04 maio 2006
03 maio 2006
Fomos ganhando a distância
dos corpos primeiro, cada um a cada dia mais longe do outro, abrindo os braços, as mãos e os olhos na direcção oposta do outro, procurando o lugar onde o outro não estava, onde não podia chegar ou voltar a caber, onde o tamanho de dois se tornava risível e cada vez mais desproporcional ao amor. Uma vez estabelecidos os territórios da pele e as respectivas fronteiras, alargámos o intervalo entre as almas até ao abismo que vês. Agora, para me tocares ou, simplesmente, para me quereres outra vez, tens de atirar-te e cair. Provavelmente, morrer.
A seguir
morro-te eu. Devagarinho, prometo. Quando acabar, guardo-te perto dos búzios - a não ser que me digas que preferes os lírios de cera, as orquídeas, as coroas de cemitério ou outro disparate qualquer das mortes a sério.
Insiste
que o tempo da colheita há-de chegar finalmente. Repara como o verão se aproxima, sente-lhe a arte, se fores capaz toma-lhe o pulso, segura-o. Pouco importa se são frutos ou almas o que vais trazer do pomar, se é voz se silêncio o que te nasce no peito, doendo. Sobretudo, não contes as ilusões que te distraem desde o outono passado.

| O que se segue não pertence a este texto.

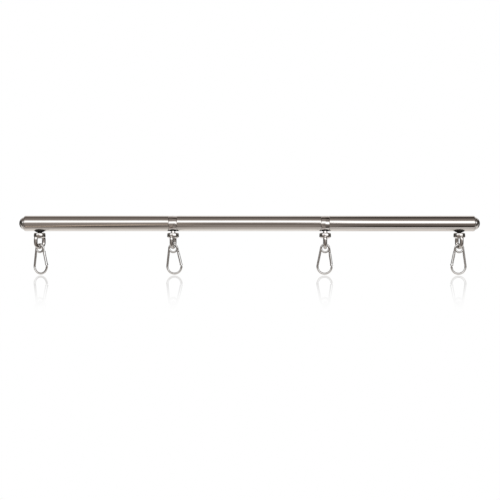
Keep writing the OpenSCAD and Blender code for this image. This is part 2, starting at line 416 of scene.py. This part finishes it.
def saddle_washer(i):
    """The seat between tube and swivel at an end station, hollowed to the tube."""
    node = "saddle_washer_" + END_STATIONS[i]
    low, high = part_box(node)
    seat_r = (high.x - low.x) / 2
    foot_r = 4.7 * MM
    outline = rounded([
        (low.z, 0, 0), (low.z, foot_r, 0.3 * MM), (-TUBE_R, seat_r, 0.4 * MM), (high.z, seat_r, 0),
        (high.z, 0, 0),
    ])
    washer = lathe(node + "_seat", outline, Matrix.Translation(station(i)), 72)
    reach = 2 * seat_r
    hollow = lathe("hollow", [(-reach, 0), (-reach, TUBE_R), (reach, TUBE_R), (reach, 0)],
                   Matrix.Translation(station(i)) @ ALONG_X, ROUND)
    washer = combined(washer, [hollow], "DIFFERENCE")
    return placed(washer, "bar", "saddle_black", looks["saddle_black"], node)


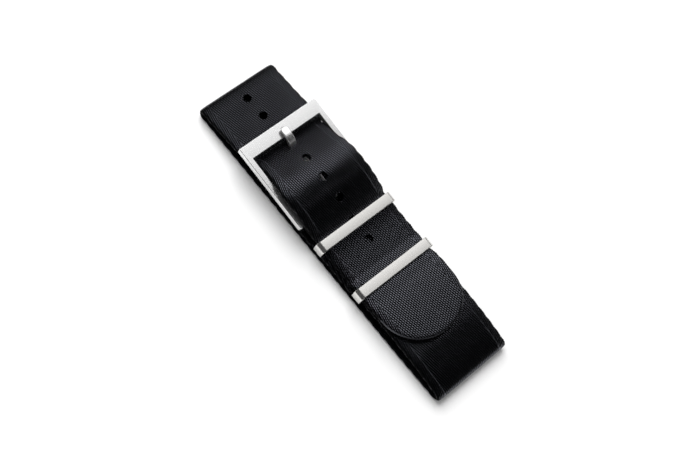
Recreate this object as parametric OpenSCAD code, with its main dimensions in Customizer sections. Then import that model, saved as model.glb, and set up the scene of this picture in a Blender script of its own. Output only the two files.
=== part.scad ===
// Nylon watch strap, closed on its buckle and laid flat on a table.
// X runs along the strap, from the fold by the buckle to the fold by the tip.
// Y runs across the webbing. Z is up, and the table is at zero.

/* [Webbing] */
// Width of the webbing
web_w = 20; // [18:0.5:24]
// Thickness of one layer of webbing
web_t = 1.1; // [0.9:0.05:1.3]
// Length of the closed strap, from fold to fold
loop_len = 82; // [80:1:96]
// Space between the two layers inside the fold by the buckle
front_fold_gap = 0.75; // [0.4:0.05:1.2]
// Space between the two layers inside the fold by the tip
rear_fold_gap = 0.95; // [0.5:0.05:1.4]
// Distance from the rear keeper to the rounded tip
tip_reach = 17.3; // [14:0.5:20]
// Rise of the free end where it springs up behind the rear keeper
tip_rise = 0.8; // [0.5:0.1:1.4]
// Rise of the webbing between the front fold and the buckle
front_rise = 0.8; // [0.4:0.1:1.2]

/* [Holes] */
// Diameter of a punched hole
hole_d = 2; // [1.6:0.1:2.6]
// Distance from hole to hole
hole_pitch = 5.45; // [5:0.05:6]
// Holes behind the one that the tongue is in
rear_holes = 5; // [3:1:5]
// Distance from the tongue's hole to the first hole in front of the buckle
front_hole_gap = 8.5; // [8:0.1:9]

/* [Buckle] */
// Distance from the middle of the strap back to the hinge bar
bar_back = 8; // [7:0.25:9]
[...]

Enquanto não davas por isso, as estações amadureceram -te e envelheceste . Não é motivo para alarme, não são as rugas que te vão tolher os dedos para já, mas estamos em Maio e urge usá-los antes que caiam das árvores - ou que apodreças.
A voz dele
não devoluta, sem ser rouca e sem estar presa, nenhum arquétipo de som desabando atrás do vento, nenhum pranto de vertigem, nenhum grito de vazante, nenhum halo de precipício, nenhum trago de maré, nenhum espasmo de veneno. A voz dele no timbre manso e eterno das estações que o amor devolve em dobro aos heróis das grandes causas, a viola recuperada, o piano recomposto, os olhos verdes pela frincha entreaberta das palavras que ficaram por reter e as flores já recuperadas, afinal não tinham sede, não chegaram a murchar, eram brancas, eram doces e a voz dele
até que a morte nos separe
repetindo a promessa e o amor para além do tempo e da tragédia.
até que a morte nos separe
repetindo a promessa e o amor para além do tempo e da tragédia.
Que diferença faz
afinal? Que sentido? Aberta ou fechada, a minha janela dá para um imenso vazio, nenhuma paisagem à frente dos olhos que valha a pena reter, considerar, repetir.